* RECORDS
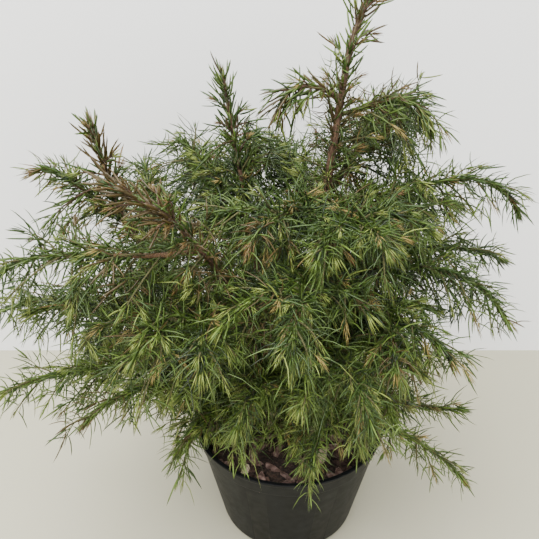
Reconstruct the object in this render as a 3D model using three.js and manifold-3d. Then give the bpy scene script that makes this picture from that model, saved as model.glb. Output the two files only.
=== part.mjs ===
// A young elegans Japanese cedar in a black nursery pot, in millimetres, +Z up.
// The origin is at the centre of the pot's flat underside.
import * as THREE from "three";
import { mergeVertices } from "three/addons/utils/BufferGeometryUtils.js";
import Module from "manifold-3d";

const wasm = await Module();
wasm.setup();

// Clear space between pieces that touch on the real plant
const GAP = 0.3;
// Clear space that a shoot or a spray keeps to the pieces of another node
const CLEARANCE = 0.6;

// Pot: a thin moulded cup with a collar under its lip and drain slots round its foot
const POT_HEIGHT = 108;
const POT_RIM_RADIUS = 85;
const POT_BASE_RADIUS = 62.5;
const POT_WALL = 1.8;
const POT_FLOOR = 3;
const POT_FOOT_ROUND = 4;
const COLLAR_HEIGHT = 17;
const COLLAR_STEP = 1.1;
const LIP_HEIGHT = 3;
const LIP_STEP = 1;
const POT_SIDES = 40;
const SLOT_COUNT = 8;
const SLOT_WIDTH = 15;
const SLOT_HEIGHT = 6;
const SLOT_REACH = 14;

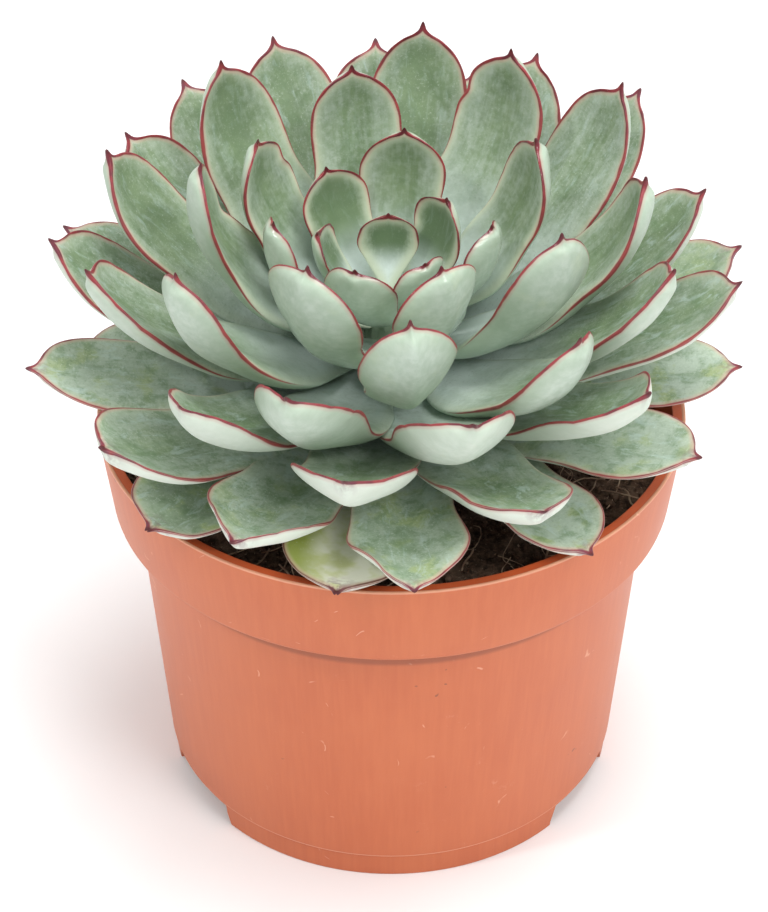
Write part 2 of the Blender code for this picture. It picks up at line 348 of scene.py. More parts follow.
FOOT_GAPS_DEG = (-30, 90, 210)
GAP_HALF_DEG = 15
GAP_SLANT_DEG = 2.2
GAP_TOP = FOOT_HEIGHT - 1.2 * MM
GAP_REACH = 24 * MM
for gap_deg in FOOT_GAPS_DEG:
    bpy.ops.object.select_all(action="DESELECT")
    bpy.ops.mesh.primitive_cube_add(size=1.0)
    wedge = named("foot_gap")
    spots = []
    for corner in points_of(wedge):
        radius = GAP_REACH if corner[0] < 0 else RIM_RADIUS
        half_deg = GAP_HALF_DEG - (GAP_SLANT_DEG if corner[2] > 0 else 0)
        angle = math.radians(gap_deg + half_deg * (1 if corner[1] > 0 else -1))
        spots.append((radius * math.cos(angle), radius * math.sin(angle), GAP_TOP if corner[2] > 0 else -MM))
    move_points(wedge, spots)
    cut_with(pot, wedge)

DRAIN_HOLES = 6
FIRST_HOLE_DEG = 15
HOLE_CIRCLE = 30 * MM
HOLE_RADIUS = 4.5 * MM
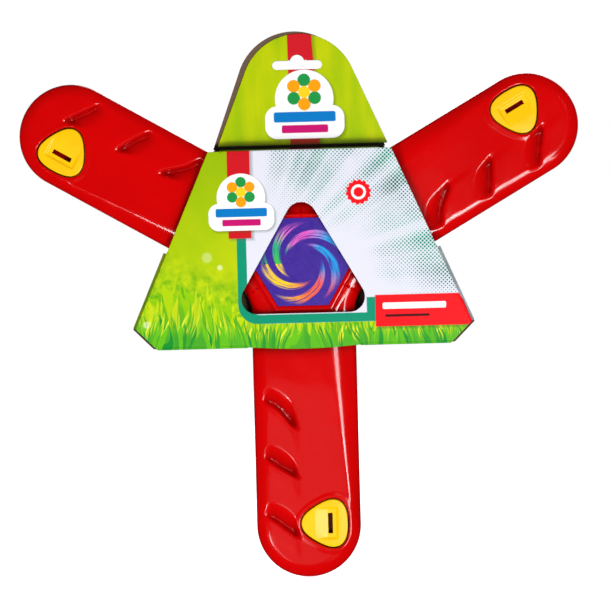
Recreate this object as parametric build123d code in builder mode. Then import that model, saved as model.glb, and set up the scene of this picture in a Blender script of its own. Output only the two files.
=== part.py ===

* WHAT YOU WILL DO
Each line from the one containing "Write part 2" through the one containing "HOLE_RADIUS = 4.5 * MM" must be retyped exactly, the first and last of these included.

* THE OUTPUT
Write part 2 of the Blender code for this picture. It picks up at line 348 of scene.py. More parts follow.
FOOT_GAPS_DEG = (-30, 90, 210)
GAP_HALF_DEG = 15
GAP_SLANT_DEG = 2.2
GAP_TOP = FOOT_HEIGHT - 1.2 * MM
GAP_REACH = 24 * MM
for gap_deg in FOOT_GAPS_DEG:
    bpy.ops.object.select_all(action="DESELECT")
    bpy.ops.mesh.primitive_cube_add(size=1.0)
    wedge = named("foot_gap")
    spots = []
    for corner in points_of(wedge):
        radius = GAP_REACH if corner[0] < 0 else RIM_RADIUS
        half_deg = GAP_HALF_DEG - (GAP_SLANT_DEG if corner[2] > 0 else 0)
        angle = math.radians(gap_deg + half_deg * (1 if corner[1] > 0 else -1))
        spots.append((radius * math.cos(angle), radius * math.sin(angle), GAP_TOP if corner[2] > 0 else -MM))
    move_points(wedge, spots)
    cut_with(pot, wedge)

DRAIN_HOLES = 6
FIRST_HOLE_DEG = 15
HOLE_CIRCLE = 30 * MM
HOLE_RADIUS = 4.5 * MM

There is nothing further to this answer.